The evidence on this is clearly mixed, with statistics on academy results questioned by the introduction of education secretary Michael Gove’s English Baccalaureate.

There are real doubts about whether the EBac is the right mix of subjects in our schools. But, given that this is the Government’s chosen measure, it throws a glaring light on academy performance.

The press focused on the Government statistic that only 16 per cent of pupils achieved the EBac. But the statistics were even worse in academies. The TES reported that in 58 of the 187 academies where pupils sat GCSEs last year, no EBacs were achieved (“Academies outperformed on EBac by other `challenging’ secondaries”, 28 January). On the other hand, only 8 per cent of non-academy comprehensives and secondary moderns failed to score on the EBac.

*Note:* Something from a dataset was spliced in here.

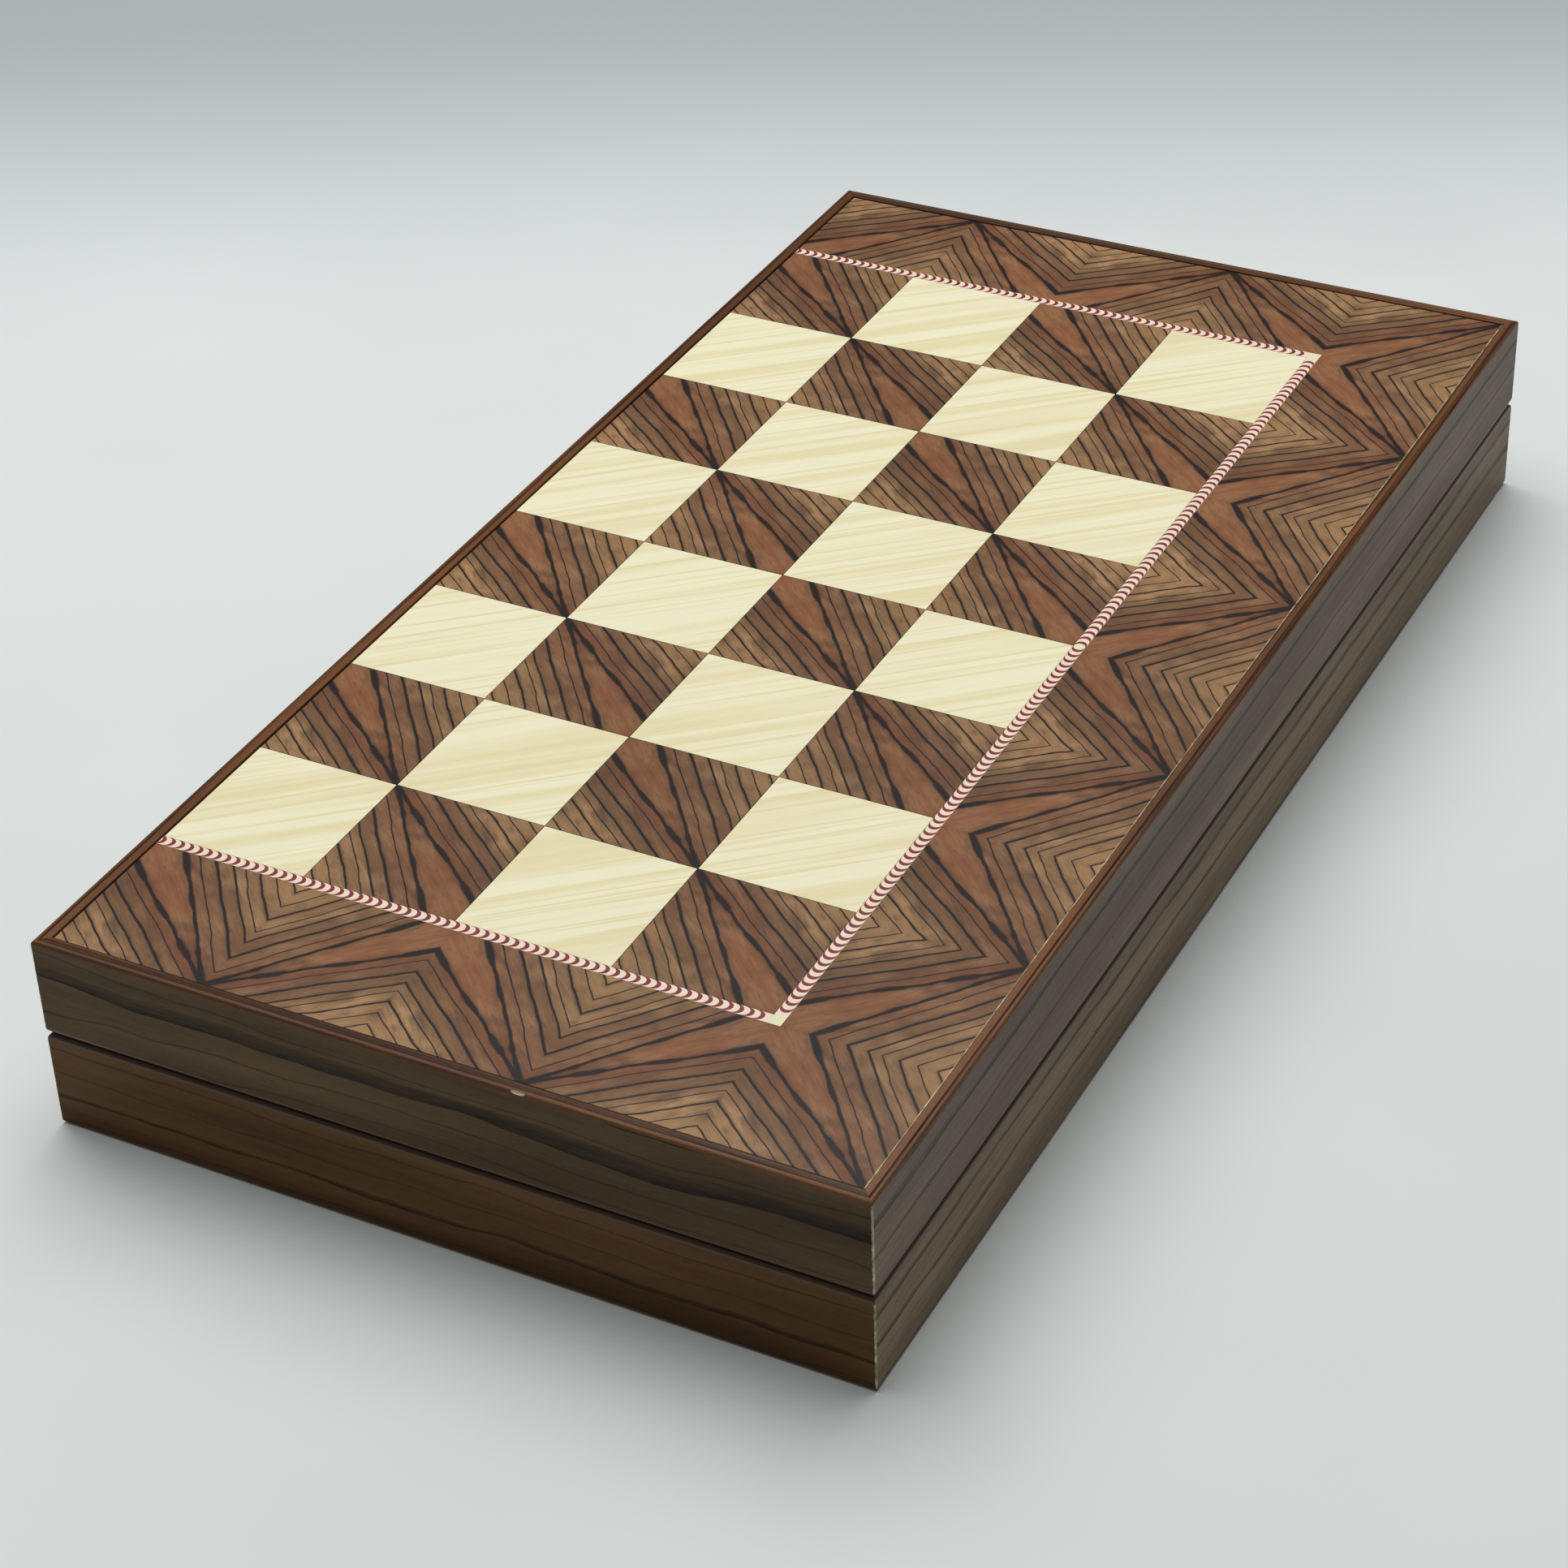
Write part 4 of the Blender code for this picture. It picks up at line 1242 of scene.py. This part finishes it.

Academy schools can argue that the previous Labour government set up academies in deprived areas. So a comparison has to be made with schools with similar intakes. However, a study of schools with similar proportions of pupils on free school meals, a total of 970, showed that only 169 completely failed on the EBac, a figure of 17 per cent. This is significantly better than the 31 per cent of the comparable academy proportion.

An analysis of the most admired chains of academies favoured by the Government showed they had achieved a pass rate of only 6 per cent compared to the 16 per cent achieved nationally (“Gove’s favoured academies are failing to meet his own standards”, 25 February). Of the 16 schools controlled by Harris, Ark and Haberdashers’ Aske’s where GCSEs were sat last year, only three saw more than 6 per cent of its pupils achieve the EBac.

The debate on academies is approaching a critical point. The Government cannot claim academies are successful when their measure of success shows they are not.

Professor Richard Pring, Green Templeton College, Oxford; Trevor Fisher, editor, Education Politics; Sir Peter Newsam, former chief schools adjudicator; Chris Price, formerly principal parliamentary secretary; Professor John Elliott, Centre for Applied Research, University of East Anglia; Professor Michael Fielding, Institute of Education; David Wilcox, chair, Local Government Information Unit; Professor Bob Moon, Research Group on International Development in Teacher Education, Open University.